The Obama campaign has come up with a new ploy to keep questions about Mitt Romney’s taxes in the news: a publicly released challenge to release three more years of returns in exchange for a promise to let the matter go there.
In a publicly released letter to his Romney campaign counterpart, Obama campaign manager Jim Messina promises that if Romney complies “we will not criticize him for not releasing more–neither in ads nor in other public communications or commentary for the rest of the campaign.”
So far, Romney has released records for just one year – 2010 – along with an estimate for 2011 and a pledge to make that year’s full return public when it becomes available. The politically damaging details contained in those documents aroused suspicions that earlier returns include equally (if not more) toxic revelations, and Romney’s steadfast refusal to release anything else has only fanned the flames.
There’s really no reason to think he’ll take the Obama team up on its challenge. For whatever reason, Romney and his team have obviously calculated that they’re better served taking grief from their opponents and the press than to put out any more information. So this amounts to a political stunt by Obama’s camp – and probably an effective one.

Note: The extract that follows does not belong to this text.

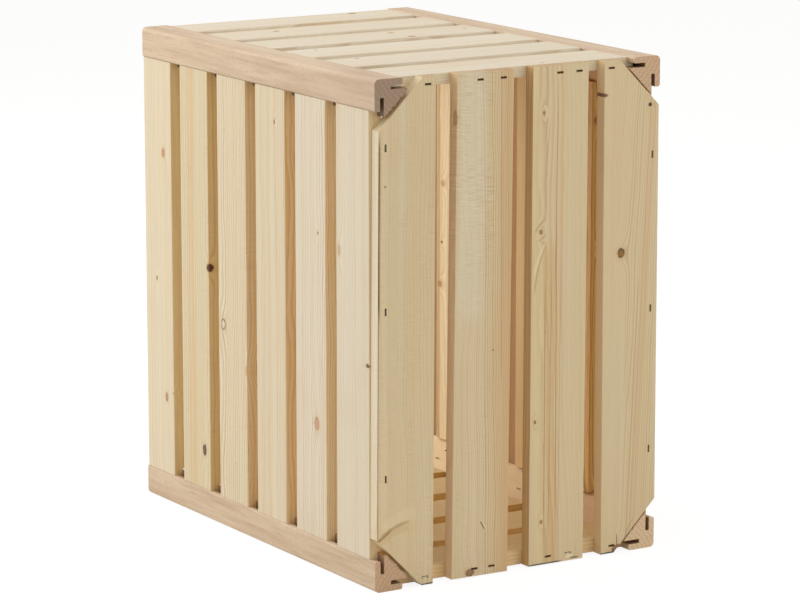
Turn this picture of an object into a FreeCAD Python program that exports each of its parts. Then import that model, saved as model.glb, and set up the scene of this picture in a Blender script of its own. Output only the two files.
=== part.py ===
"""Slatted wooden apple crate, standing on one of its short ends.

Frame: X across the crate's width, Y from its base boards (-Y) to its open mouth (+Y),
Z up along its length. The origin is under the middle of the crate, on the surface it stands on.
"""
import FreeCAD, Part
import math
import os

os.makedirs("parts", exist_ok=True)
Vector = FreeCAD.Vector

# Overall sizes in millimetres.
crate_length = 500.0        # over the corner posts, upright here
crate_width = 330.0         # over the corner posts
post_length = 463.0         # how deep the crate is, from base to mouth
board_proud = 1.0           # the base boards stand this far past the posts' ends

# Corner posts: a triangular moulding with a groove along each leg.
post_leg = 31.0             # outer corner to the end of an outer lip
post_web = 47.5             # outer corner to the slanted inner face, measured along a leg
outer_lip = 6.2             # wood outside a groove
groove_width = 4.2
groove_floor = 18.0         # outer corner to the floor of a groove
corner_radius = 5.0
lip_radius = 2.4
lip_inner_radius = 1.0
inner_lip_radius = 0.5

# Wall slats: six to a wall, tongued into the posts' grooves.
slats_per_wall = 6
slat_width = 58.0
slat_pitch = 78.05          # back edge to back edge
slat_thickness = 11.0       # in the end walls
side_slat_thickness = 14.0
slat_inset = 1.0            # slat faces lie this far inside the posts' outer faces
slat_arris = 0.8
tongue_grip = 6.5           # how far a tongue reaches past the end of the outer lip
tongue_play = 0.1           # clearance on each side of a tongue
thick_slat = 15.0           # the lower end wall's base slat is cut from thicker, narrower stock
thick_slat_width = 53.0

# How far slats 2 to 5 sit towards the mouth from their even places, wall by wall.
slat_shifts = {
    "left_side": (0.0, 0.0, 0.0, 0.0),
    "right_side": (1.0, 1.5, 2.1, 1.5),
    "upper_end": (0.0, 1.0, -1.0, 0.0),
    "lower_end": (7.0, 7.0, 4.0, 2.0),
}

# Base boards, stapled across the slats' edges.
board_thickness = 13.0
board_end_inset = 1.0       # board ends lie flush with the end walls' faces
board_arris = 0.6

# Each board: left edge at mid length (from the left posts' face), width, lean in degrees (upper end
# to the right), and its staples' places across it, upper then lower. The outer two also have their
# upper and lower corner cuts, and the heights of the staples along their outer edge.
base_boards = (
    {"left": 2.8, "width": 64.0, "lean": 0.32, "upper": (55.0,), "lower": (55.0,),
     "side": "left", "cuts": (49.0, 51.0), "heights": (112.0, 276.0, 434.0), "staple_depth": 10.7},
    {"left": 89.6, "width": 65.0, "lean": 0.57, "upper": (26.5, 53.0), "lower": (26.5, 46.5),
     "side": None},
    {"left": 178.3, "width": 65.0, "lean": 0.20, "upper": (31.5, 54.0), "lower": (23.0, 47.0),
     "side": None},
    {"left": 263.6, "width": 65.6, "lean": -0.17, "upper": (8.5,), "lower": (13.0,),
     "side": "right", "cuts": (48.0, 50.0), "heights": (103.0, 247.0, 402.0), "staple_depth": 7.5},
)

# Staples: flat wire, driven with a nailer.
staple_crown = 7.4
wire_width = 1.25
wire_thick = 1.0
crown_radius = 0.6
chisel_point = 1.5          # length of the slant at the end of a leg
board_staple_leg = 28.0
board_staple_depth = 7.5    # in from the end walls' outer faces
board_staple_sink = 1.5
board_pit_width = 2.3       # the wood is crushed beside a sunk crown
post_staple_sink = 2.5
post_staple_end = 3.0       # legs stop this far short of the post's outer face

# Places worked out from the sizes above.
base_face = -(post_length + board_proud) / 2
post_foot = base_face + board_proud
mouth = post_foot + post_length
board_back = base_face + board_thickness
inner_groove_wall = outer_lip + groove_width
inner_lip_end = post_web - inner_groove_wall
staple_run = post_leg - tongue_grip / 2

WALLS = {
    "left_side": (crate_length, lambda run, depth, y: Vector(depth - crate_width / 2, y, run)),
    "right_side": (crate_length, lambda run, depth, y: Vector(crate_width / 2 - depth, y, run)),
    "upper_end": (crate_width, lambda run, depth, y: Vector(run - crate_width / 2, y, crate_length - depth)),
    "lower_end": (crate_width, lambda run, depth, y: Vector(run - crate_width / 2, y, depth)),
}
CORNERS = {
    "upper_left": (-1, crate_length, ("left_side", "upper_end")),
    "upper_right": (1, crate_length, ("right_side", "upper_end")),
    "lower_left": (-1, 0.0, ("left_side", "lower_end")),
    "lower_right": (1, 0.0, ("right_side", "lower_end")),
}


def rounded_face(corners):
    """A flat face through corners, each (point, radius), with tangent arcs where radius is not 0."""
    turns = []
    for index, (point, radius) in enumerate(corners):
        back = (corners[index - 1][0] - point).normalize()
        ahead = (corners[(index + 1) % len(corners)][0] - point).normalize()
        half = back.getAngle(ahead) / 2
        inward = (back + ahead).normalize()
        reach = radius / math.tan(half)
        middle = point + inward * (radius / math.sin(half) - radius)
        turns.append((point + back * reach, middle, point + ahead * reach, radius))
    edges = []
    for index, (start, middle, end, radius) in enumerate(turns):
        if radius:
            edges.append(Part.Arc(start, middle, end).toShape())
        edges.append(Part.makeLine(end, turns[(index + 1) % len(turns)][0]))
    return Part.Face(Part.Wire(edges))


def long_edges(solid, direction, least):
    """The solid's straight edges along direction that are at least so long."""
    return [edge for edge in solid.Edges
            if edge.Length > least
            and abs((edge.Vertexes[-1].Point - edge.Vertexes[0].Point).normalize().dot(direction)) > 0.999]


def staple(centre, crown_way, leg_way, leg):
    """A U of flat wire: crown centred on centre, legs reaching along leg_way to chisel points."""
    half = staple_crown / 2
    outline = [
        (-half, 0.0, crown_radius), (half, 0.0, crown_radius), (half, leg, 0.0),
        (half - wire_thick, leg - chisel_point, 0.0), (half - wire_thick, wire_thick, 0.0),
        (wire_thick - half, wire_thick, 0.0), (wire_thick - half, leg - chisel_point, 0.0),
        (-half, leg, 0.0),
    ]
    across = crown_way.cross(leg_way) * wire_width
    corners = [(centre + crown_way * u + leg_way * v - across * 0.5, radius) for u, v, radius in outline]
    return rounded_face(corners).extrude(across)


def pit(centre, crown_way, leg_way, width, sink):
    """The hole that a sunk crown leaves around and above itself."""
    half = crown_way * (staple_crown / 2)
    across = crown_way.cross(leg_way) * (width / 2)
    top = centre - leg_way * sink
    corners = [top - half - across, top + half - across, top + half + across, top - half + across]
    return Part.Face(Part.makePolygon(corners + corners[:1])).extrude(leg_way * (sink + wire_thick))


def corner_post(side, level):
    """One post: outer corner rounded, a groove in each leg, inner face slanted at 45 degrees."""
    leg = [
        (post_leg, 0.0, lip_radius), (post_leg, outer_lip, lip_inner_radius),
        (groove_floor, outer_lip, 0.0), (groove_floor, inner_groove_wall, 0.0),
        (inner_lip_end, inner_groove_wall, inner_lip_radius),
    ]
    other_leg = [(up, across, radius) for across, up, radius in reversed(leg)]
    section = [(0.0, 0.0, corner_radius)] + leg + other_leg
    inward = 1 if level == 0.0 else -1
    corners = [(Vector(side * (crate_width / 2 - across), post_foot, level + inward * up), radius)
               for across, up, radius in section]
    return rounded_face(corners).extrude(Vector(0, post_length, 0))


def slat_span(wall, number):
    """Where a slat's two long edges lie along Y, near edge then mouth edge."""
    even = mouth - (number - 1) * slat_pitch
    if number < slats_per_wall:
        far = even + ((0.0,) + slat_shifts[wall])[number - 1]
        return far - slat_width, far
    far = board_back + thick_slat_width if wall == "lower_end" else even
    return board_back, far


def slat_depth(wall, number):
    """How far a slat's inner face lies inside the posts' outer face."""
    if wall.endswith("side"):
        return slat_inset + side_slat_thickness
    thick = wall == "lower_end" and number == slats_per_wall
    return slat_inset + (thick_slat if thick else slat_thickness)


def wall_slat(wall, number):
    """A slat with a tongue at each end: the outer shoulders meet the posts' lips."""
    span, place = WALLS[wall]
    near, far = slat_span(wall, number)
    inner = slat_depth(wall, number)
    tongue_tip = post_leg - tongue_grip
    tongue_out = outer_lip + tongue_play
    tongue_in = inner_groove_wall - tongue_play
    inner_shoulder = inner_lip_end + tongue_play
    lower_half = [
        (inner_shoulder, inner), (inner_shoulder, tongue_in), (tongue_tip, tongue_in),
        (tongue_tip, tongue_out), (post_leg, tongue_out), (post_leg, slat_inset),
    ]
    outline = lower_half + [(span - run, depth) for run, depth in reversed(lower_half)]
    face = rounded_face([(place(run, depth, near), 0.0) for run, depth in outline])
    solid = face.extrude(Vector(0, far - near, 0))
    along = (place(1, 0, 0) - place(0, 0, 0)).normalize()
    return solid.makeFillet(slat_arris, long_edges(solid, along, span / 2))


def base_board(board):
    """A board across the base, its outer corners cut at 45 degrees to clear the posts."""
    left = board["left"] - crate_width / 2
    right = left + board["width"]
    bottom = board_end_inset
    top = crate_length - board_end_inset
    corners = [(left, bottom), (right, bottom), (right, top), (left, top)]
    if board["side"]:
        upper_cut, lower_cut = board["cuts"]
        edge = left if board["side"] == "left" else right
        inward = 1 if board["side"] == "left" else -1
        lower = [(edge, bottom + lower_cut), (edge + inward * lower_cut, bottom)]
        upper = [(edge + inward * upper_cut, top), (edge, top - upper_cut)]
        if board["side"] == "left":
            corners = lower + corners[1:3] + upper
        else:
            corners = [corners[0]] + lower[::-1] + upper[::-1] + [corners[3]]
    face = rounded_face([(Vector(x, base_face, z), 0.0) for x, z in corners])
    solid = face.extrude(Vector(0, board_thickness, 0))
    solid = solid.makeFillet(board_arris, long_edges(solid, Vector(0, 0, 1), crate_length / 2))
    solid.rotate(Vector((left + right) / 2, 0, crate_length / 2), Vector(0, 1, 0), board["lean"])
    return solid


def board_staple_places(board):
    """The centre and crown direction of each staple that holds a base board."""
    sunk = base_face + board_staple_sink
    left = board["left"] - crate_width / 2
    drift = math.tan(math.radians(board["lean"])) * crate_length / 2
    places = []
    for across in board["upper"]:
        top = crate_length - slat_inset - board_staple_depth
        places.append((Vector(left + across + drift, sunk, top), Vector(1, 0, 0)))
    for across in board["lower"]:
        bottom = slat_inset + board_staple_depth
        places.append((Vector(left + across - drift, sunk, bottom), Vector(1, 0, 0)))
    if board["side"]:
        side = -1 if board["side"] == "left" else 1
        x = side * (crate_width / 2 - slat_inset - board["staple_depth"])
        places += [(Vector(x, sunk, z), Vector(0, 0, 1)) for z in board["heights"]]
    return places


def post_staple_places(corner):
    """The wall, crown centre and leg direction of each staple that pins a tongue in this post."""
    side, level, walls = CORNERS[corner]
    places = []
    for wall in walls:
        span, place = WALLS[wall]
        low = level == 0.0 if wall.endswith("side") else side < 0
        run = staple_run if low else span - staple_run
        depth = post_web - staple_run - wire_width / 2
        outward = (place(0, 0, 0) - place(0, 1, 0)).normalize()
        for number in range(1, slats_per_wall + 1):
            near, far = slat_span(wall, number)
            places.append((wall, number, place(run, depth, (near + far) / 2), outward))
    return places


# The wood, each piece still whole.
pieces = {}
for corner, (side, level, _) in CORNERS.items():
    pieces["corner_post_" + corner] = corner_post(side, level)
for wall in WALLS:
    for number in range(1, slats_per_wall + 1):
        pieces[f"{wall}_slat_{number}"] = wall_slat(wall, number)
for number, board in enumerate(base_boards, 1):
    pieces[f"base_board_{number}"] = base_board(board)

# Staples through the base boards into the base slats of the walls.
toward_mouth = Vector(0, 1, 0)
base_slats = [f"{wall}_slat_{slats_per_wall}" for wall in WALLS]
for number, board in enumerate(base_boards, 1):
    group = []
    for centre, crown_way in board_staple_places(board):
        wire = staple(centre, crown_way, toward_mouth, board_staple_leg)
        name = f"base_board_{number}"
        hole = pit(centre, crown_way, toward_mouth, board_pit_width, board_staple_sink)
        pieces[name] = pieces[name].cut(hole).cut(wire)
        for slat in base_slats:
            if pieces[slat].BoundBox.intersect(wire.BoundBox):
                pieces[slat] = pieces[slat].cut(wire)
        group.append(wire)
    pieces[f"base_board_{number}_staples"] = Part.Compound(group)

# Staples from inside, through each post's inner lip, the tongue and part of the outer lip.
staple_leg = post_web - staple_run - wire_width / 2 - post_staple_end
for corner in CORNERS:
    group = []
    post = "corner_post_" + corner
    for wall, number, centre, outward in post_staple_places(corner):
        slat = f"{wall}_slat_{number}"
        wire = staple(centre, Vector(0, 1, 0), outward, staple_leg)
        hole = pit(centre, Vector(0, 1, 0), outward, wire_width, post_staple_sink)
        pieces[post] = pieces[post].cut(hole).cut(wire)
        pieces[slat] = pieces[slat].cut(wire)
        group.append(wire)
    pieces[post + "_staples"] = Part.Compound(group)

for name, shape in pieces.items():
    shape.exportStep(f"parts/{name}.step")
    print(name, len(shape.Solids), round(shape.Volume), "mm3")
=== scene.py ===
# %% [markdown]
# # A slatted apple crate
# The crate stands on one short end, with its base boards towards us and its open mouth turned away.
# The frame holds every piece of wood and wire at its real size. What is left to do here is what a
# cabinet maker would see on the bench: the grain of each piece, its knots and streaks, the saw's
# marks, and the torn fibres that a blunt blade left at the end of a post.

# %% The frame
import math

import bpy
import numpy as np
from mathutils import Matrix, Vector


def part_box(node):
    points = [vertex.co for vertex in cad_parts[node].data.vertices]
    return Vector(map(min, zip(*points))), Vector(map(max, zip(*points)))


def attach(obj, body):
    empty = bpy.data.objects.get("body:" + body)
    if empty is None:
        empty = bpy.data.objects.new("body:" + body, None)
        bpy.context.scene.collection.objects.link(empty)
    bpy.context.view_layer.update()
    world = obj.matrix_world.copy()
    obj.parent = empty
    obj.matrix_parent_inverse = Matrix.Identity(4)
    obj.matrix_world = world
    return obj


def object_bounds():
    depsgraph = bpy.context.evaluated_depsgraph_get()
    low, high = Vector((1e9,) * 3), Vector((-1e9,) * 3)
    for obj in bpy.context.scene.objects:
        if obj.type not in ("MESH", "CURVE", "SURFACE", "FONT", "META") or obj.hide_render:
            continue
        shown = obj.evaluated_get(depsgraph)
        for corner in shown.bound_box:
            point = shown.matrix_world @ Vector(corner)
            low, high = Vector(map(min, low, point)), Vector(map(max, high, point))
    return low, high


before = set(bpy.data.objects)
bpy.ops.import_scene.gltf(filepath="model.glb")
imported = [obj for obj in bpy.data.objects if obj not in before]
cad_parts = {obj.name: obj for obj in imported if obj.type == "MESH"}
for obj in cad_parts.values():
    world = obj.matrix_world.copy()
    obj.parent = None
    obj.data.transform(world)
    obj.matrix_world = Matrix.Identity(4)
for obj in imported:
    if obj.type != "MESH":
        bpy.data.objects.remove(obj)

cad_low, cad_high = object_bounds()

# %% [markdown]
# ## The camera
# A long lens from the left and a little above shows the left wall, the base and the upper end. The
# camera is placed by its distance and its two angles from the point that it looks at, a little
# below the middle of the crate.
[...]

And that’s really the point here: It’s proving to be rather easy for Democrats to keep this story alive.
Just consider what’s happened this week, which began after a brief lull in the Romney tax drama. This was the result of his surprise selection of Paul Ryan as his running mate last weekend, which temporarily distracted the political world from just about everything else. But not for long.
On Wednesday, Ann Romney was put on the spot in an interview for NBC’s “Rock Center.” The question was phrased delicately -- “I know it’s not a question that is welcomed, but must be asked. Why not be transparent and release more than the 2010 and the estimates for 2011?” – but Ann Romney was able to offer little more than an assurance that her husband is “honest. His integrity is just golden.”

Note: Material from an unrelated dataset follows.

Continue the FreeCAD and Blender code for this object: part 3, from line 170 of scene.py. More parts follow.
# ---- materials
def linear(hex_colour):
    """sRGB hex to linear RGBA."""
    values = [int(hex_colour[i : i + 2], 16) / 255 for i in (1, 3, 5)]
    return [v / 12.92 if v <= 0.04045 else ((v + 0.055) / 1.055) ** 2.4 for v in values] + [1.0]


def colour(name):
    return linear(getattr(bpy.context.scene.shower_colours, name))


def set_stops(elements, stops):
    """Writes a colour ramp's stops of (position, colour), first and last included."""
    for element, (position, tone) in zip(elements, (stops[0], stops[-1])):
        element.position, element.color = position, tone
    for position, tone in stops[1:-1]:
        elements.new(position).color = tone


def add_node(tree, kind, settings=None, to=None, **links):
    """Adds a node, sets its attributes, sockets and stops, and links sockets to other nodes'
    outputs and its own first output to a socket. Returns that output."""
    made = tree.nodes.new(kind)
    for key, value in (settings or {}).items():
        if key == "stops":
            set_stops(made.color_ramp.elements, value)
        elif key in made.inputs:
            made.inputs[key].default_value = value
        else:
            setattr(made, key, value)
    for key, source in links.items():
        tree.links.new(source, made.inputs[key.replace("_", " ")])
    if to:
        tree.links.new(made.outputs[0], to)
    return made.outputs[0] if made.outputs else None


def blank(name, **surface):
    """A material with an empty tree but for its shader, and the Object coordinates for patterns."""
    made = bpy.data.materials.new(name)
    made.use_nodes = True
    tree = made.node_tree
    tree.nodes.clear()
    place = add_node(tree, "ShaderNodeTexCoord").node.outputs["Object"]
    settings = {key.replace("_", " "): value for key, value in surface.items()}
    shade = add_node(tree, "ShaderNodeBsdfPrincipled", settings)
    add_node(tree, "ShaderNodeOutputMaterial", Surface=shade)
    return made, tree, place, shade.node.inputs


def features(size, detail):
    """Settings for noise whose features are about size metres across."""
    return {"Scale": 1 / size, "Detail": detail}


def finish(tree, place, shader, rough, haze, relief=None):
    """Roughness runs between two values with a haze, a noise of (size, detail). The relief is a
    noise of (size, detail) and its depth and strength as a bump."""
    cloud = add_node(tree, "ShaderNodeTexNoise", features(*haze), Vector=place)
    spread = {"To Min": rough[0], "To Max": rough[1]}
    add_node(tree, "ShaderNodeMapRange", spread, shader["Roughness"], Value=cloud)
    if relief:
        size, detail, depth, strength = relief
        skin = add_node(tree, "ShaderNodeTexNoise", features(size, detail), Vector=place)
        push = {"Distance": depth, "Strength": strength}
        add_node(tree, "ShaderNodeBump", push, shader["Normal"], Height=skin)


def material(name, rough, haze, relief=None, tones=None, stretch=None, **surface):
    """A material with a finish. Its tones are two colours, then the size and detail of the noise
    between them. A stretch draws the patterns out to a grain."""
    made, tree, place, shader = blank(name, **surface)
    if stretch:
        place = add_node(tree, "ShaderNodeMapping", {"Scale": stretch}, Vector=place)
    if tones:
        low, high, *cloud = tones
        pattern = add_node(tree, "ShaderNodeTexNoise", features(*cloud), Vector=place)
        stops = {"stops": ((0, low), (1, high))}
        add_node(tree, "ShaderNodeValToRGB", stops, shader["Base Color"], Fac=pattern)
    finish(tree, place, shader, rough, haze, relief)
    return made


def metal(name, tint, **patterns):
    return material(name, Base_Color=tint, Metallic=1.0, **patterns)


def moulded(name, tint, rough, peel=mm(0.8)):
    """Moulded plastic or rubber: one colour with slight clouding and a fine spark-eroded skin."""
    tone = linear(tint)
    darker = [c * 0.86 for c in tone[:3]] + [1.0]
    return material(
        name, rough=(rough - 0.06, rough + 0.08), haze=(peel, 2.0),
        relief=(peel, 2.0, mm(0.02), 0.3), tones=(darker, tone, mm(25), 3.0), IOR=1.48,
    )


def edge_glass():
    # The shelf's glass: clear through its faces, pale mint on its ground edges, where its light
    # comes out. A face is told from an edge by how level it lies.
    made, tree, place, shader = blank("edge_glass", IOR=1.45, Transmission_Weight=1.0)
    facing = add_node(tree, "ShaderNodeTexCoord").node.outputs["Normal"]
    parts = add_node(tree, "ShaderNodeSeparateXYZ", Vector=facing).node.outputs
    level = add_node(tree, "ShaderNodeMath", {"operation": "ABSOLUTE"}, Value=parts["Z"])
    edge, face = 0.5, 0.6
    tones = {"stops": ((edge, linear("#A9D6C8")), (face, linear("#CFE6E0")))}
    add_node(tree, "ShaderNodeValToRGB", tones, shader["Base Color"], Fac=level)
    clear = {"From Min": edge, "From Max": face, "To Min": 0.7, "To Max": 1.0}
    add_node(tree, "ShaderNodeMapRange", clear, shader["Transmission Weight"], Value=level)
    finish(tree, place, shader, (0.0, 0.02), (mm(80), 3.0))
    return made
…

“We have been transparent to what’s legally required of us,” she said. “But the more we release, the more we get attacked, the more we get questions, the more we get pushed. We have done what’s legally required, and there’s going to be no more tax releases given. And there’s a reason for that. And that’s because of … what happens as soon as we release anything. Mitt’s financial disclosures when he was governor were huge.”
Then on Thursday, at an event that was supposed to be dedicated to Medicare, Mitt Romney was asked by a reporter about his recent promise to ABC News that he would go back and review his tax records for the last decade to figure out what effective rate he’d paid.
"I did go back and look at my taxes and over the past 10 years,” Romney replied. “I never paid less than 13 percent," he said. "I think the most recent years is 13.6 percent or something like that. So I paid taxes every single year.”
There are a whole bunch of problems here for the Romney campaign. One is that Romney’s answer created a major story on Thursday, drawing attention away from the issue he’d hoped to focus on. The second is that his response, even if true, is problematic: How many voters will be satisfied to learn that a fantastically rich presidential candidate paid somewhere around 14 percent in federal taxes? And, of course, there’s the more basic fact that no one in the press is inclined to take Romney at his word on this; to reporters, the questions about what’s in Romney’s old returns are still unresolved.
And now the Obama campaign is giving the media another reason to ask Romney even more questions. And short of just releasing his returns (and dealing with whatever new questions the details of those returns raise), there’s nothing that Romney can say or do that will make reporters say, “OK, we’ve exhausted this one. There’s nothing more to this story.” To the press, Romney’s refusal to release any more information is genuinely suspicious. There’s got to be something in there that he’s embarrassed about. And his attempts at evasion leave reporters feeling as if they’re being played. Thus, it doesn’t take much for the story to flare up, again and again.